Also, there's a swankier version of Dragon's Dogma called Dark Arisen, which basically has some more high end stuff and character customisation options (and I think it's under £20).

Edited extra bit: Boaz, I hate it when weird stuff like that happens. Still, at least it worked the second time.


----------



## Overread (Dec 10, 2014)

Oh I forgot a great game - Journey! 

It's a fantastic experience of silent story telling as you wander through the mystical sandy world and build up a picture of the history of the world. A very neat feature is if you play online you'll see other players also doing their journey through the land. They can't harm you nor you them, but you can talk to each other through limited musical notes. A neat feature in a world oft dominated with online interactions where its mostly trying to beat the other player or such.


----------



## Michael Colton (Dec 11, 2014)

Mass Effect 2/3, Fallout 3 (if you like it, then try New Vegas - but I have to recommend Fallout 3 first), BioShock 2 (I have yet to play BioShock Infinity, the most recent, but I have heard good things), Tomb Raider (the reboot of the series - cannot recommend it enough if you are alright with adventure games), and Red Dead Redemption. As far as games I know are on PS3, that is the top of my list.

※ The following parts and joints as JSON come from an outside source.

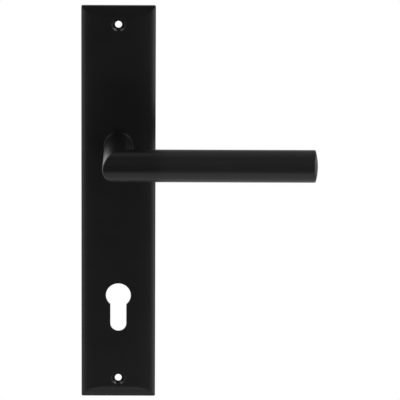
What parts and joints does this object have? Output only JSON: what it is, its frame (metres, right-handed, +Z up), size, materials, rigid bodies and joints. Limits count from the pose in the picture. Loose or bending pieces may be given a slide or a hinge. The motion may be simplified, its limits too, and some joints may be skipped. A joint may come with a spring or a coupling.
{
  "type": "lever handle on backplate",
  "caption": "Sprung round-bar lever handle on a long flat backplate with a keyhole for a profile cylinder, matt black.",
  "frame": {"origin": "on the spindle's axis, in the plane of the door's face that the support plate rests on", "axes": "+X the way the lever points, +Y into the door along the spindle, +Z up"},
  "size_m": [0.1646, 0.1213, 0.2864],
  "materials": {
    "black_powder_coat": "matt powder coat",
    "black_nylon": "moulded, fine texture",
    "cast_zinc": "as cast",
    "plated_steel": "zinc plated",
    "spring_steel": "blued",
    "dark_steel": "black oxide"
  },
  "bodies": {
    "backplate": {"cover_plate": "black_powder_coat", "neck_bush": "black_powder_coat", "support_plate": "black_nylon", "cassette_body": "cast_zinc", "cassette_cover": "plated_steel", "return_spring": "spring_steel", "cassette_screw_1": "plated_steel", "cassette_screw_2": "plated_steel", "cassette_screw_3": "plated_steel", "cassette_screw_4": "plated_steel", "plate_screw_1": "plated_steel", "plate_screw_2": "plated_steel", "plate_screw_3": "plated_steel", "plate_screw_4": "plated_steel", "plate_screw_5": "plated_steel", "plate_screw_6": "plated_steel"},
    "lever": {"lever_bar": "black_powder_coat", "end_plug": "black_powder_coat", "neck_core": "cast_zinc", "grub_screw": "dark_steel", "spindle": "plated_steel", "follower": "cast_zinc", "wave_washer": "spring_steel", "circlip": "spring_steel"}
  },
  "joints": [
    {"name": "lever_turn", "type": "hinge", "parent": "backplate", "child": "lever", "pos_m": [0, 0, 0], "axis": [0, 1, 0], "range_deg": [0, 45], "stiffness_Nm_per_rad": 1.1, "springref_deg": -34.38, "deforming": ["return_spring"]}
  ]
}
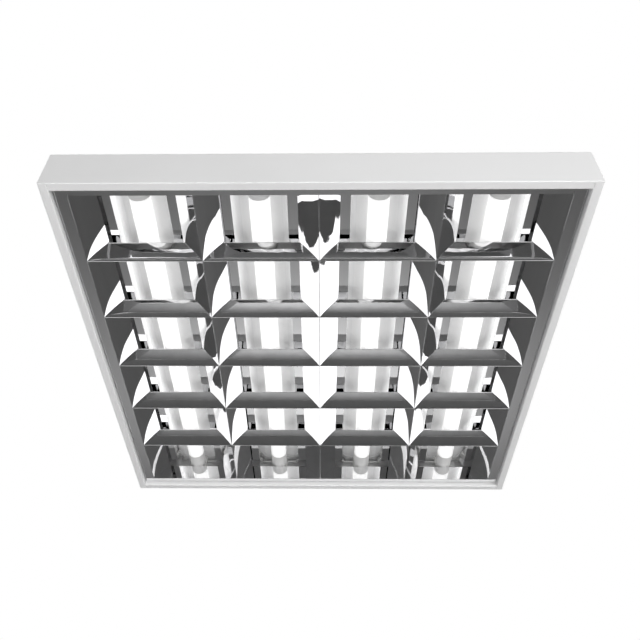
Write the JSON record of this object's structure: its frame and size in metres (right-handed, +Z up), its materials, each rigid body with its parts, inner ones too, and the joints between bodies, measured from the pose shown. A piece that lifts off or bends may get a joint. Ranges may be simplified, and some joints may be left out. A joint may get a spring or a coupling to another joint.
{
  "type": "recessed troffer light",
  "caption": "Square recessed ceiling luminaire with straight tube lamps, mirror reflectors and a hinged mirror louvre in a white steel housing.",
  "frame": {"origin": "centre of the bottom rim's plane, below the middle of the housing", "axes": "+X to the right and +Y to the rear along the lamps, +Z up towards the ceiling void; the light shines down, towards -Z"},
  "size_m": [0.62, 0.62, 0.059],
  "materials": {
    "white_paint": "white powder coat, satin",
    "mirror_aluminium": "bright anodised, mirror polished",
    "rivet_aluminium": "plain, satin",
    "lamp_glass": "glass coated white inside, opaque",
    "lamp_cap_plastic": "light grey plastic, satin",
    "contact_brass": "nickel-coloured brass",
    "holder_plastic": "white, satin",
    "wire_sleeve": "white sleeving",
    "gear_case": "white paint",
    "terminal_plastic": "white",
    "grommet_rubber": "black",
    "plated_steel": "zinc plated",
    "spring_steel": "bare spring steel"
  },
  "bodies": {
    "housing": {"frame_left": "white_paint", "frame_right": "white_paint", "frame_front": "white_paint", "frame_rear": "white_paint", "back_pan": "white_paint", "frame_rivets": "rivet_aluminium", "upper_reflector_left": "mirror_aluminium", "upper_reflector_centre": "mirror_aluminium", "upper_reflector_right": "mirror_aluminium", "upper_reflector_outer_left": "mirror_aluminium", "upper_reflector_outer_right": "mirror_aluminium", "reflector_rivets": "rivet_aluminium", "lampholder_front_1": "holder_plastic", "lampholder_front_2": "holder_plastic", "lampholder_front_3": "holder_plastic", "lampholder_front_4": "holder_plastic", "lampholder_rear_1": "holder_plastic", "lampholder_rear_2": "holder_plastic", "lampholder_rear_3": "holder_plastic", "lampholder_rear_4": "holder_plastic", "internal_wiring": "wire_sleeve", "ballast": "gear_case", "terminal_block": "terminal_plastic", "cable_grommet": "grommet_rubber", "gear_screws": "plated_steel", "hinge_brackets": "plated_steel", "hinge_pins": "plated_steel", "latch_clips": "plated_steel"},
    "louvre": {"vee_left": "mirror_aluminium", "vee_centre": "mirror_aluminium", "vee_right": "mirror_aluminium", "side_reflector_left": "mirror_aluminium", "side_reflector_right": "mirror_aluminium", "end_reflector_front": "mirror_aluminium", "end_reflector_rear": "mirror_aluminium", "cross_blades_1": "mirror_aluminium", "cross_blades_2": "mirror_aluminium", "cross_blades_3": "mirror_aluminium", "cross_blades_4": "mirror_aluminium", "cross_blades_5": "mirror_aluminium", "hinge_knuckles": "plated_steel", "latch_strikers": "plated_steel"},
    "lamp_1": {"lamp_tube_1": "lamp_glass", "lamp_caps_1": "lamp_cap_plastic", "lamp_pins_1": "contact_brass", "lamp_rotors_1": "holder_plastic"},
    "lamp_2": {"lamp_tube_2": "lamp_glass", "lamp_caps_2": "lamp_cap_plastic", "lamp_pins_2": "contact_brass", "lamp_rotors_2": "holder_plastic"},
    "lamp_3": {"lamp_tube_3": "lamp_glass", "lamp_caps_3": "lamp_cap_plastic", "lamp_pins_3": "contact_brass", "lamp_rotors_3": "holder_plastic"},
    "lamp_4": {"lamp_tube_4": "lamp_glass", "lamp_caps_4": "lamp_cap_plastic", "lamp_pins_4": "contact_brass", "lamp_rotors_4": "holder_plastic"},
    "latch_front": {"latch_spring_front": "spring_steel"},
    "latch_rear": {"latch_spring_rear": "spring_steel"}
  },
  "joints": [
    {"name": "louvre_swing", "type": "hinge", "parent": "housing", "child": "louvre", "pos_m": [-0.2915, 0, 0.011], "axis": [0, 1, 0], "range_deg": [0, 90]},
    {"name": "lamp_1_turn", "type": "hinge", "parent": "housing", "child": "lamp_1", "pos_m": [-0.213, 0, 0.0449], "axis": [0, 1, 0], "range_deg": [0, 90]},
    {"name": "lamp_2_turn", "type": "hinge", "parent": "housing", "child": "lamp_2", "pos_m": [-0.071, 0, 0.0449], "axis": [0, 1, 0], "range_deg": [0, 90]},
    {"name": "lamp_3_turn", "type": "hinge", "parent": "housing", "child": "lamp_3", "pos_m": [0.071, 0, 0.0449], "axis": [0, 1, 0], "range_deg": [0, 90]},
    {"name": "lamp_4_turn", "type": "hinge", "parent": "housing", "child": "lamp_4", "pos_m": [0.213, 0, 0.0449], "axis": [0, 1, 0], "range_deg": [0, 90]},
    {"name": "latch_front_flex", "type": "hinge", "parent": "housing", "child": "latch_front", "pos_m": [0.307, -0.19, 0.031], "axis": [0, -1, 0], "range_deg": [0, 16], "stiffness_Nm_per_rad": 1.7},
    {"name": "latch_rear_flex", "type": "hinge", "parent": "housing", "child": "latch_rear", "pos_m": [0.307, 0.19, 0.031], "axis": [0, -1, 0], "range_deg": [0, 16], "stiffness_Nm_per_rad": 1.7}
  ]
}
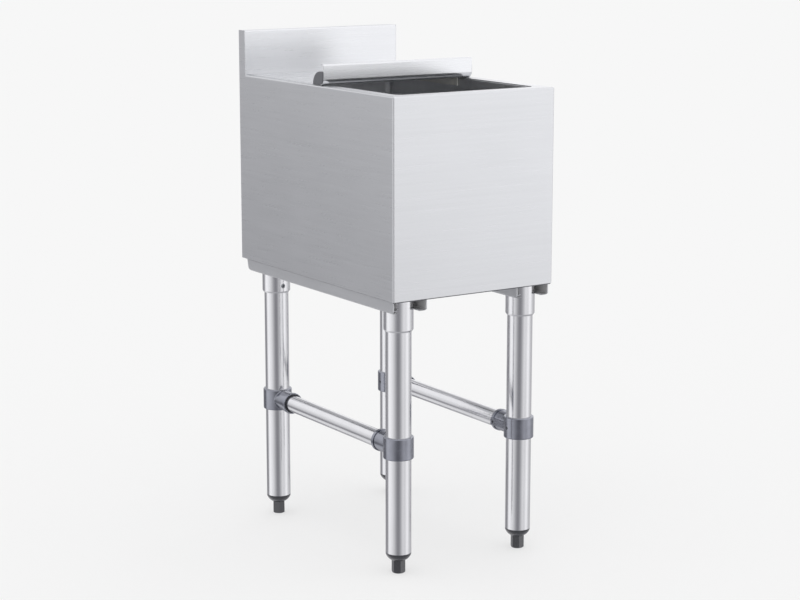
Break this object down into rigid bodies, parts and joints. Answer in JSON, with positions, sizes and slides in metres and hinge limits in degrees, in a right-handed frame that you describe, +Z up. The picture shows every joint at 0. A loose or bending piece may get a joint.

Edit: Oh, and Dead Space 3. Nearly forgot about it. It is a genre game though, meaning that it seems to be the case that if it is not someone's 'type' of game they really will not care for it. But if it is, they will love it.


----------



## Chris Guillory (Dec 11, 2014)

A lot of these have been said. Oblivion remains one of my all time favorites. The Mass Effect Trilogy is not too expensive and will provide plenty of entertainment (one of the few RPGs I've played multiple times). Dragon's Dogma is great and was definitely a sleeper. I was a big fan of Shenmue on the Dreamcast, so I love the Yakuza series. Metal Gear Solid 4 is what made me finally purchase a PS3 in the first place. 

I think I'm the only person, ever, who did not get into The Last of Us.

And, yes, Fallout.


----------